即便他功夫再好,如此多人围剿,也还是负了伤,最后杀出一条血路,才从其中一人口中知晓,他们奉命守在此处,凡持国公令出城者皆杀之。
待那人说罢,他手起刀落,带着智浅一同奔向了兴隆镇。
“李大人,究竟出了什么变故?”
“圣上服药后口吐白沫,太医怀疑是中毒,所以严刑拷打了智源,他没能扛得住。”
“那药...那药无毒啊!”
他也是刚刚见到刺杀之人才明白过来,国公恐怕是要杀他灭口,至于原因,定是和那丹药有关,如此,阿珏定有危险!
李奉喜与智浅抵达兴隆镇时,常四已经带着一众出生入死的弟兄与黄亮一行人拼杀开来。
他将一柄短刀给了智浅,让他自行逃走,便加入了拼杀。奈何对方人多势众,他们一行人一直处于下风。
智浅不知何时潜到了马车后方,正好此时李奉喜杀到了马车前,子安从里头窜了出来,一把扑下了马车上的侍卫喊到:“智浅快驾车离开!快走!”
他立刻便捡起了地上的缰绳,爬上车架,周遭的人见此情形,皆冲了过来,有拿箭射杀的,也有逼近后直接用大刀砍的。

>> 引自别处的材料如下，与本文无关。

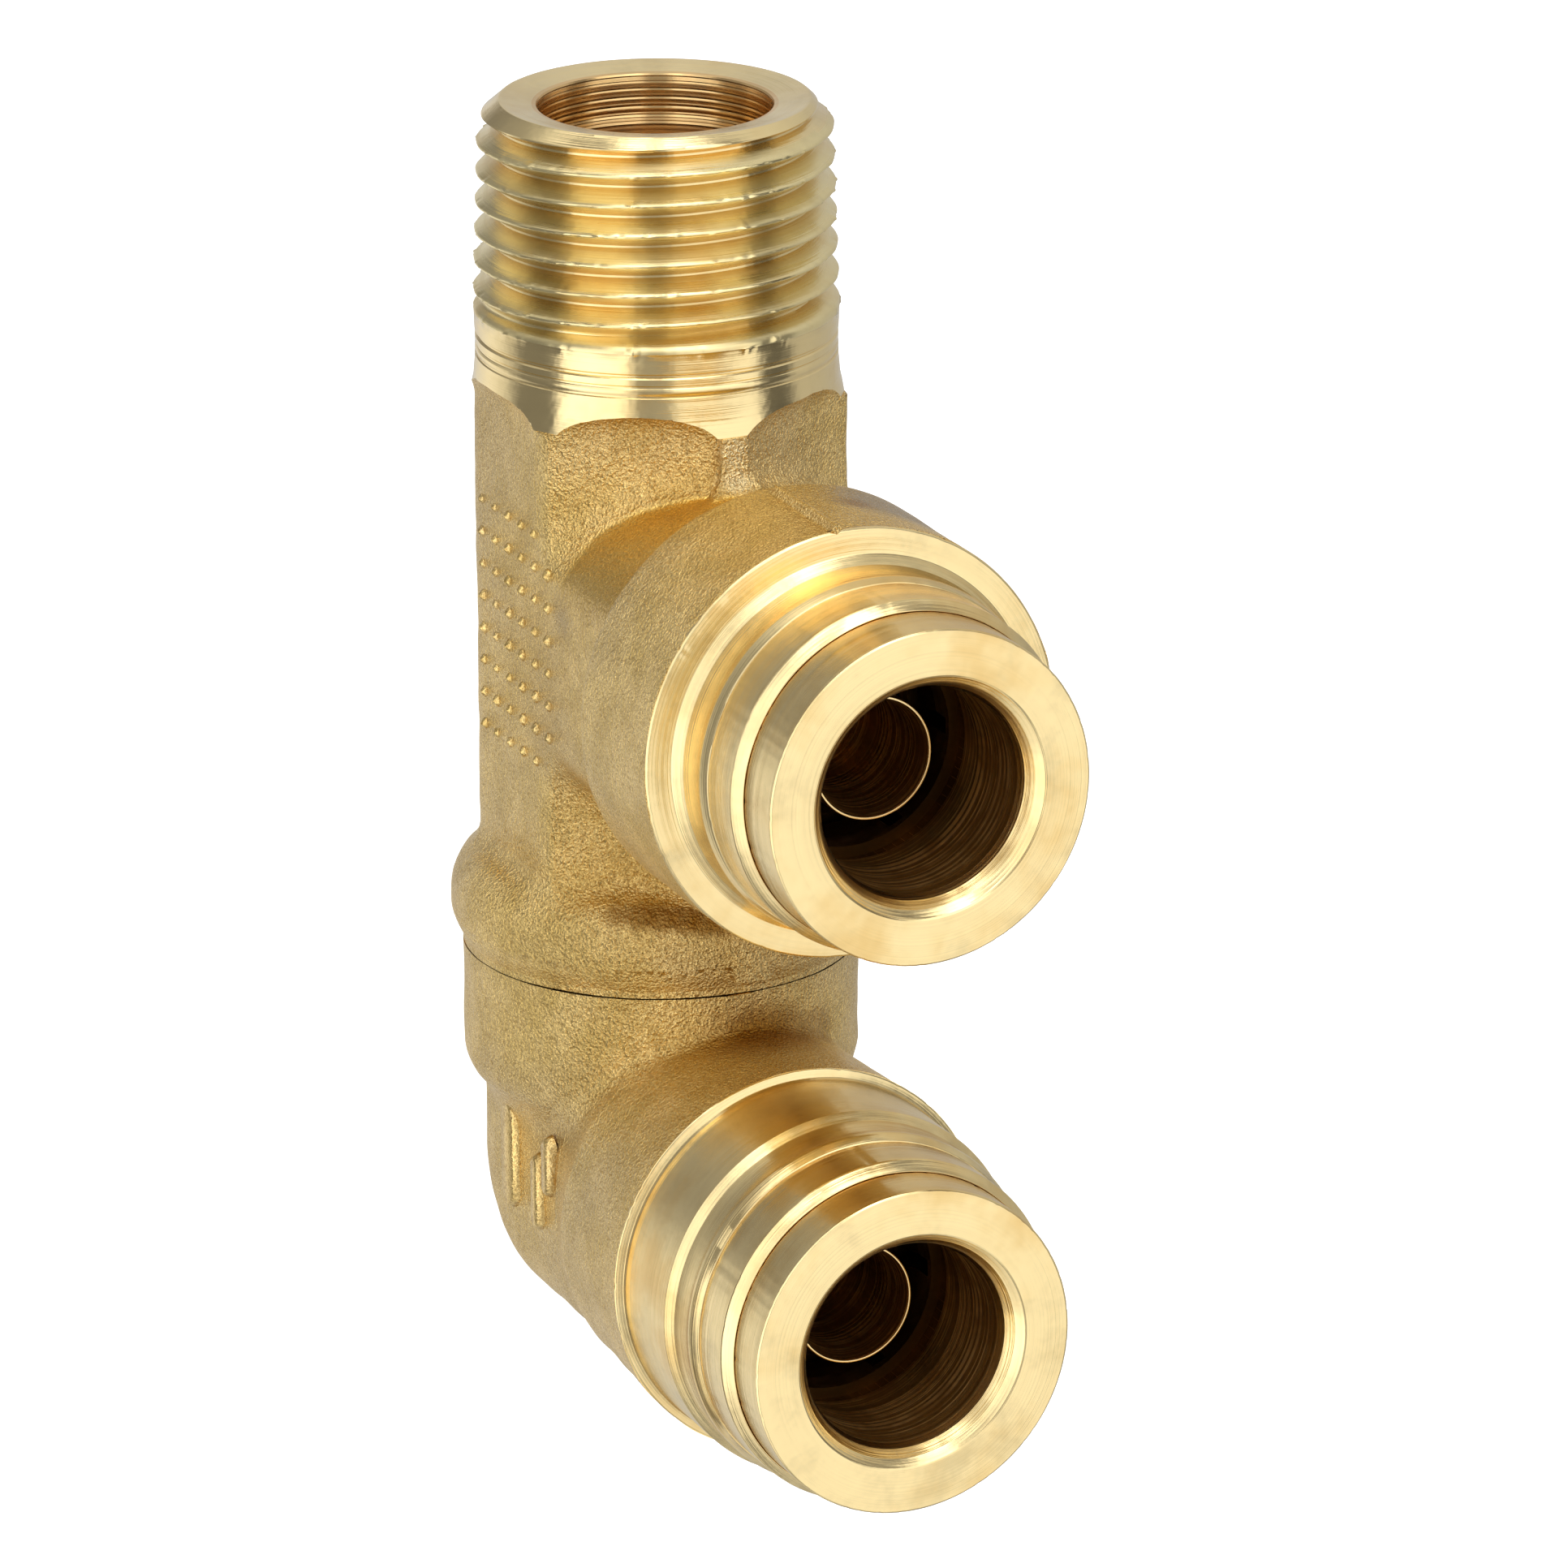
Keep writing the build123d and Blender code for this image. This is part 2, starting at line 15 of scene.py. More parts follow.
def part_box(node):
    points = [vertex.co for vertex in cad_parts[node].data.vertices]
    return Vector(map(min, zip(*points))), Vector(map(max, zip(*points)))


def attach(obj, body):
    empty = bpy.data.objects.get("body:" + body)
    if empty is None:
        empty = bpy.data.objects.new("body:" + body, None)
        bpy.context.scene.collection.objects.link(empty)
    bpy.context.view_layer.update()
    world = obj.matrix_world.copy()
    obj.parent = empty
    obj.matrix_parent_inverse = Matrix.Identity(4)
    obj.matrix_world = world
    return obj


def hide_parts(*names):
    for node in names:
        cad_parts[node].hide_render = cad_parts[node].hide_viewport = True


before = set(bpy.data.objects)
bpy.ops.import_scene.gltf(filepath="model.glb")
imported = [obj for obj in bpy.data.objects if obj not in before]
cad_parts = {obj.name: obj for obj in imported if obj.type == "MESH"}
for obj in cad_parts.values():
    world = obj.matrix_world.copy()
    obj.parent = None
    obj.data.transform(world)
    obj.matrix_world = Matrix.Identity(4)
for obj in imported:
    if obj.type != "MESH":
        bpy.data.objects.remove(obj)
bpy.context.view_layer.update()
MM = 0.001
RECESS_DEPTH = 1.2  # of the sleeve's rim in front of its inner face, which the button sinks into


# ---------------------------------------------------------------- stations read from the CAD frame

def cad_box(node):
    """Low and high corners of a CAD node's box, in millimetres."""
    low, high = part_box(node)
    return np.array(low) / MM, np.array(high) / MM


def port_stations(prefix):
    """Height, sleeve face, button front and tube support's ends of a port, as the CAD has them."""
    low, high = cad_box(f"{prefix}_retainer_sleeve")
    button_low, _ = cad_box(f"{prefix}_release_button")
    support_low, support_high = cad_box(f"{prefix}_tube_support")
    return {
        "prefix": prefix,
        "height": (low[2] + high[2]) / 2,
        "face": -low[1] - RECESS_DEPTH,
        "front": -button_low[1],
        "support_tip": -support_low[1],
        "support_foot": -support_high[1],
    }


UPPER = port_stations("upper")
LOWER = port_stations("lower")
ELBOW_TOP_Z = cad_box("lower_elbow")[1][2]
SEAM_Z = cad_box("upper_body")[0][2]
SNAP_LOW_Z, SNAP_HIGH_Z = (corner[2] for corner in cad_box("stem_retaining_ring"))
STEM_LOW_Z, STEM_TOP_Z = (corner[2] for corner in cad_box("swivel_stem"))
BOSS_R = cad_box("upper_body")[1][0]

# Pipe thread, 3/8-18 taper
PITCH = 25.4 / 18
TAPER = 1 / 32
CREST_END_R = 8.28
THREAD_DEPTH = 1.0
CHAMFER_Z = -1.0
THREAD_END_Z = -9.98
GROOVE_START_Z = -10.32
PIPE_BORE_R = 5.5
NECK_R = 8.54
SKIRT_TOP_Z = -12.4
SKIRT_FOOT_Z = -13.3

# Forgings
HALF_FLATS = 7.9
FRONT_CORNER_R = 8.98
REAR_CORNER_R = 8.62
STOCK_R = 9.2  # of the round stock above the hexagon's arches
VERTEX_REACH = 9.06  # of the strip along the hexagon's front corner
GROOVE_REACH = 8.76  # of the groove beside it
BOSS_NECK_X = 9.24  # half width and half height of the oval neck behind the upper boss
BOSS_NECK_Z = 8.3
BOSS_REAR = 14.3
BOSS_STEP = UPPER["face"] - 4.4
COLLAR_HEIGHT = 4.75
COLLAR_R = 10.0
SEAM_R = 9.45
BARREL_R = 8.65
ELBOW_COLLAR_END_Z = SEAM_Z - 6.0
LOWER_BOSS_R = 8.97
LOWER_SHOULDER_R = 9.42
LOWER_SHOULDER = 16.05
FLASH_BLEND = 0.12  # rounding where a flash line meets the skin
FAR_R = 60.0  # larger than anything here, where an outline puts no limit on the radius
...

后车门被砍烂后,李奉喜瞧见了里头的贺兰珏,见她整个人瘫软在车板上,神志不清,心急如焚:“阿珏,阿珏!”
“李大人小心。”
听到喊叫,他闪身多开,手起刀落便杀了来人,呵道:“带她走!”
由于长期的试药,她的身子已经跨了,此刻神志不清,听到奉喜的声音,艰难的抬起了头,想去看他,却只晃到他在打斗。
在子安的帮助下,智浅驾车突出重围,往兴隆寺而去,她不知那是否是一场噩梦,在半梦半醒间,看到奉喜被人砍伤落马,还来不及爬起来,便被人一箭刺穿了胸口!